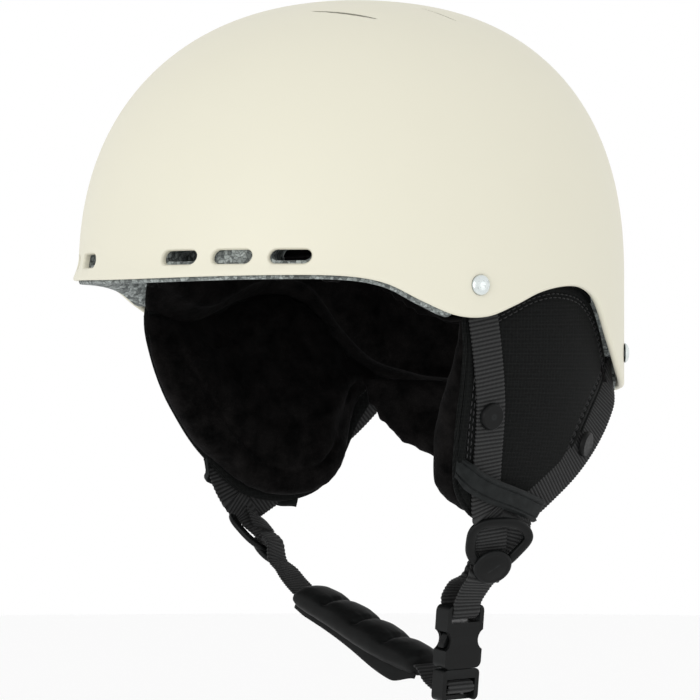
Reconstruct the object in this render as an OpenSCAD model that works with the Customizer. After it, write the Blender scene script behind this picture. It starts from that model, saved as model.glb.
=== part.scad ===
/* [Shell] */
// Distance from the head's axis to the brow
front_len = 134; // [128:1:142]
// Distance from the head's axis to the back of the head
back_len = 131; // [125:1:140]
// Half of the shell's width
half_w = 114; // [110:1:120]
// Height of the crown above the brim
crown_h = 130; // [124:1:138]
// Thickness of the hard shell
shell_t = 3; // [2.5:0.5:3.5]
// Outward roll of the brim over the brow
brim_flare = 3.5; // [0:0.5:4.5]

/* [Liner] */
// Thickness of the foam liner
foam_t = 21; // [18:1:23]
// Thickness of the comfort pads
pad_t = 7; // [5:1:8]

/* [Ear pads] */
// Thickness of an ear pad at its lower half
ear_t = 20; // [16:1:22]
// Height of an ear pad's lowest point
ear_bottom = -110; // [-112:1:-106]
// How far the left ear pad reaches forward of the ear
ear_front_left = 28; // [26:1:32]
// How far the right ear pad, which is pulled open, reaches forward of the ear
ear_front_right = 51; // [46:1:52]

/* [Straps] */
// Width of the webbing
web_w = 16; // [15:1:18]
// Thickness of the webbing
web_t = 1.5; // [1.2:0.1:1.6]
// Fore and aft place of the chin strap
chin_y = 8; // [6:1:10]

/* [Buckle] */
// Width of the side release buckle
buckle_w = 22; // [21:1:24]
// Thickness of the buckle
buckle_t = 8.4; // [8:0.2:9]
// Length of the socket half
socket_len = 28; // [28:1:31]

/* [Hidden] */
$fn = 48;
shell_color = "#ece5d3";
foam_color = "#6d7478";
fleece_color = "#26262a";
web_color = "#1d1e21";
plastic_color = "#151619";
steel_color = "#c3c6c8";

plan_p = 2.12;             // exponent of the outline seen from above
side_n = 2.33;             // exponent of the side profile
crown_back = 5;            // the crown sits this far behind the head's axis
columns = 60;
rows = 16;
foam_gap = 0.4;            // clearance between shell and liner
foam_drop = 1.6;           // the liner shows below the shell's edge
ear_lift = 2.5;            // and stops above it over the ear pads
foam_inset = shell_t + foam_gap;
cavity_inset = foam_inset + foam_t;
pad_inset = cavity_inset + 0.5;

// Height of the shell's edge at angles from the front: flat brow, low temple, ear arch, nape
rim_marks = [
    [0, -2], [34, -1], [48, -1.5], [56, -4.5], [64, -12], [72, -18], [80, -18.5], [88, -13.5],
    [96, -7.5], [105, -4.5], [112, -5.5], [118, -11.5], [126, -30], [136, -46], [152, -52], [180, -54]
];
rivet_front = [77.8, -4.7];      // angle from the front, height
rivet_rear = [140.5, -34.4];
front_grip = 7.6;                // what the rivets hold together, from the shell's face to the washer
rear_grip = 9;
front_vent_angles = [14.6, 25.7, 37];
front_vent_z = 7;
vent_size = [18, 6];
rear_vent_angle = 157;
rear_vent_z = 63;

// --- curves ---------------------------------------------------------------
function clamp01(t) = max(0, min(1, t));
function ease(t) = let(c = clamp01(t)) c * c * (3 - 2 * c);
function mix(a, b, t) = a + (b - a) * t;
function unit(v) = v / norm(v);
function flatten(lists) = [for (l = lists) for (v = l) v];
function mean(points) = [for (k = [0:len(points[0]) - 1])
    [for (p = points) p[k]] * [for (p = points) 1] / len(points)];

// Slope of a marked curve at mark i
function slope(m, i) = i == 0 || i == len(m) - 1 ? 0
    : (m[i + 1][1] - m[i - 1][1]) / (m[i + 1][0] - m[i - 1][0]);
// Smooth curve through the marks [place, value]
function through(m, x, i = 0) = x > m[i + 1][0] && i < len(m) - 2 ? through(m, x, i + 1)
    : let(w = m[i + 1][0] - m[i][0], t = clamp01((x - m[i][0]) / w))
    m[i][1] * (2 * t ^ 3 - 3 * t ^ 2 + 1) + m[i + 1][1] * (3 * t ^ 2 - 2 * t ^ 3)
    + w * slope(m, i) * (t ^ 3 - 2 * t ^ 2 + t) + w * slope(m, i + 1) * (t ^ 3 - t ^ 2);
// Closed smooth outline through hand-set corners, n points per corner
function spline_point(a, b, c, d, t) = b + 0.5 * t * (c - a + t * (2 * a - 5 * b + 4 * c - d
    + t * (3 * (b - c) + d - a)));
function closed_spline(p, n) = let(k = len(p)) [for (i = [0:k - 1], j = [0:n - 1])
    spline_point(p[(i + k - 1) % k], p[i], p[(i + 1) % k], p[(i + 2) % k], j / n)];
function open_spline(p, n) = let(k = len(p)) [for (i = [0:k - 2], j = [0:n - (i < k - 2 ? 1 : 0)])
    spline_point(p[max(i - 1, 0)], p[i], p[i + 1], p[min(i + 2, k - 1)], j / n)];

// --- the head form --------------------------------------------------------
function wrap(phi) = abs(phi > 180 ? phi - 360 : phi);
function rim_z(phi) = through(rim_marks, wrap(phi));
function plan_radius(phi, inset) = let(a = (cos(phi) > 0 ? front_len : back_len) - inset)
    (abs(sin(phi) / (half_w - inset)) ^ plan_p + abs(cos(phi) / a) ^ plan_p) ^ (-1 / plan_p);
function narrowing(z, inset) = let(h = crown_h - inset)
    z <= 0 ? 1 : z >= h ? 0 : (1 - (z / h) ^ side_n) ^ (1 / side_n);
// Point on the head form, moved inwards by inset
function form(phi, z, inset) = let(r = plan_radius(phi, inset) * narrowing(z, inset))
    [r * sin(phi), crown_back * (max(z, 0) / crown_h) ^ 2 - r * cos(phi), z];
function flare(phi, z) = brim_flare * ease((62 - wrap(phi)) / 30) * clamp01(1 - (z + 2) / 13) ^ 2;
function outward(phi) = [sin(phi), -cos(phi), 0];
// Height of the liner's outer edge over the shell's edge
function liner_lift(phi) = mix(-foam_drop, ear_lift, ease((wrap(phi) - 63) / 6) * ease((150 - wrap(phi)) / 8));
// Ring of the form at step t from the edge (0) to the crown (1); liner adds the liner's lift
function form_ring(t, inset, lift, liner = 0) = [for (i = [0:columns - 1])
    let(phi = 360 * i / columns, low = rim_z(phi) + lift + liner * liner_lift(phi),
        z = mix(low, crown_h - inset, sin(90 * t) ^ (2 / side_n)))
    form(phi, z, inset) + outward(phi) * flare(phi, z)];

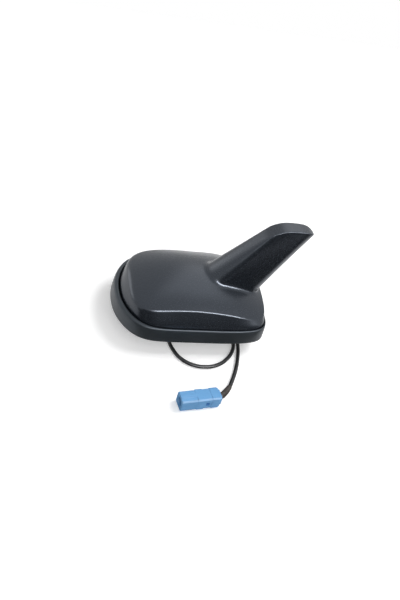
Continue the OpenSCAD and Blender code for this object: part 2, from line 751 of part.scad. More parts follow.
module plug_block(from, to, w, h) {
    translate([from, 0, 0])
        rotate([90, 0, 90])
            linear_extrude(to - from)
                polygon([
                    [-w / 2 + 1, -h / 2], [w / 2 - 1, -h / 2], [w / 2, -h / 2 + 1], [w / 2, h / 2 - 1],
                    [w / 2 - 1, h / 2], [-w / 2 + 1, h / 2], [-w / 2, h / 2 - 1], [-w / 2, -h / 2 + 1]]);
}

socket_depth = 13;
band = 0.5;
rib_w = 2.8;
lock_x = 9;
lock_l = 2.6;
module plug_housing() {
    color("#4f8fd0")
    at_plug()
        difference() {
            union() {
                plug_block(1.2, plug_l, plug_w - band, plug_h - band);
                plug_block(0, 2, plug_w - 2.4, plug_h - 2.4);
                plug_block(2, 7.5, plug_w, plug_h);
                plug_block(13, 18, plug_w, plug_h);
                translate([18, -rib_w / 2, plug_h / 2 - 1]) cube([plug_l - 18, rib_w, 1]);
            }
            translate([plug_l - socket_depth, 0, 0])
                rotate([0, 90, 0]) cylinder(d = socket_d, h = socket_depth + 1);
            translate([lock_x, -plug_w, -1.5]) cube([lock_l, 2 * plug_w, 3]);
        }
}

// The secondary lock slides through the housing from side to side, behind the contact.
module plug_lock() {
    color("#3f79b8")
    at_plug()
        translate([lock_x + gap / 2, -plug_w / 2 + 0.2, -1.5 + gap / 2])
            cube([lock_l - gap, plug_w - 0.4, 3 - gap]);
}

contact_d = 3.6;
contact_out = 3;
module contact_shell() {
    color("#c9b676")
    at_plug()
        translate([plug_l - socket_depth, 0, 0])
            rotate([0, 90, 0])
                difference() {
                    union() {
                        cylinder(d = contact_d, h = socket_depth - contact_out);
                        cylinder(d = socket_d - 0.2, h = 2);
                    }
                    translate([0, 0, 2]) cylinder(d = contact_d - 0.8, h = socket_depth);
                }
}

module contact_insulator() {
    color("#efece2")
    at_plug()
        translate([plug_l - socket_depth + 2, 0, 0])
            rotate([0, 90, 0])
                difference() {
                    cylinder(d = contact_d - 1, h = 5);
                    translate([0, 0, -1]) cylinder(d = 1.1, h = 7, $fn = 24);
                }
}

module centre_contact() {
    color("#d8b95a")
    at_plug()
        translate([plug_l - socket_depth + 2, 0, 0])
            rotate([0, 90, 0]) cylinder(d = 0.9, h = socket_depth - contact_out - 3, $fn = 24);
}

cover();
gasket();
base_plate();
cover_seal();
circuit_board();
patch_antenna();
patch_tape();
feed_pin();
shield_can();
board_chips();
fin_radiator();
radiator_holder();
contact_spring();
board_screws();
cover_screws();
neck_grommet();
inner_lead();
toothed_washer();
roof_nut();
antenna_lead();
lead_sleeve();
plug_housing();
plug_lock();
contact_shell();
contact_insulator();
centre_contact();
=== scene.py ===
# Shark fin roof aerial. Front is -X and the roof is the plane z = 0. The settings are in mm,
# apart from the studio's, which are in metres.
import math

import bmesh
import bpy
from mathutils import Matrix, Vector


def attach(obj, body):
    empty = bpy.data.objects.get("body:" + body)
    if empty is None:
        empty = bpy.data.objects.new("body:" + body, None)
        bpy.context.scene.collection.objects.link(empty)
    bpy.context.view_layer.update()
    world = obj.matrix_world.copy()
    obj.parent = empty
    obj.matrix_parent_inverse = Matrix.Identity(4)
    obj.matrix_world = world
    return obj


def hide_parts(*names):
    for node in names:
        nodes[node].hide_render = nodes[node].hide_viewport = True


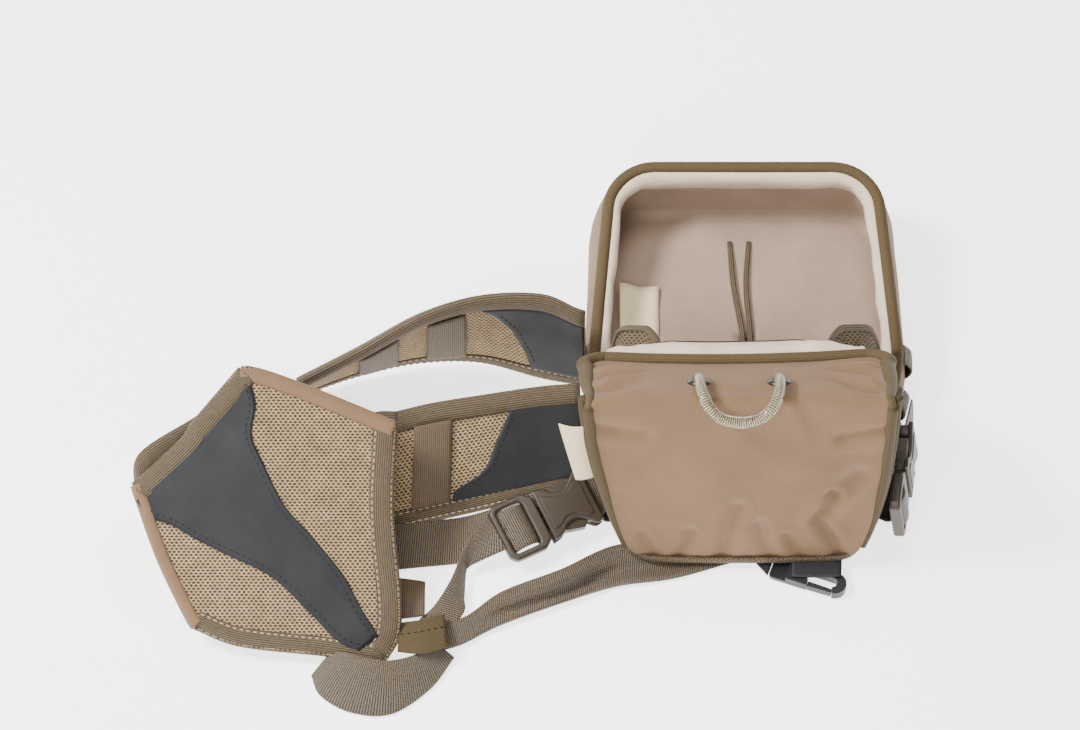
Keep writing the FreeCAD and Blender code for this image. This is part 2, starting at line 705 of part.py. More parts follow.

_ _ _ _ _ _ _

[Required work] Quote the lines that begin at the line containing "inner_lead();" and end at the line containing "obj.parent = empty", keeping both of those lines.

[Result]
inner_lead();
toothed_washer();
roof_nut();
antenna_lead();
lead_sleeve();
plug_housing();
plug_lock();
contact_shell();
contact_insulator();
centre_contact();
=== scene.py ===
# Shark fin roof aerial. Front is -X and the roof is the plane z = 0. The settings are in mm,
# apart from the studio's, which are in metres.
import math

import bmesh
import bpy
from mathutils import Matrix, Vector


def attach(obj, body):
    empty = bpy.data.objects.get("body:" + body)
    if empty is None:
        empty = bpy.data.objects.new("body:" + body, None)
        bpy.context.scene.collection.objects.link(empty)
    bpy.context.view_layer.update()
    world = obj.matrix_world.copy()
    obj.parent = empty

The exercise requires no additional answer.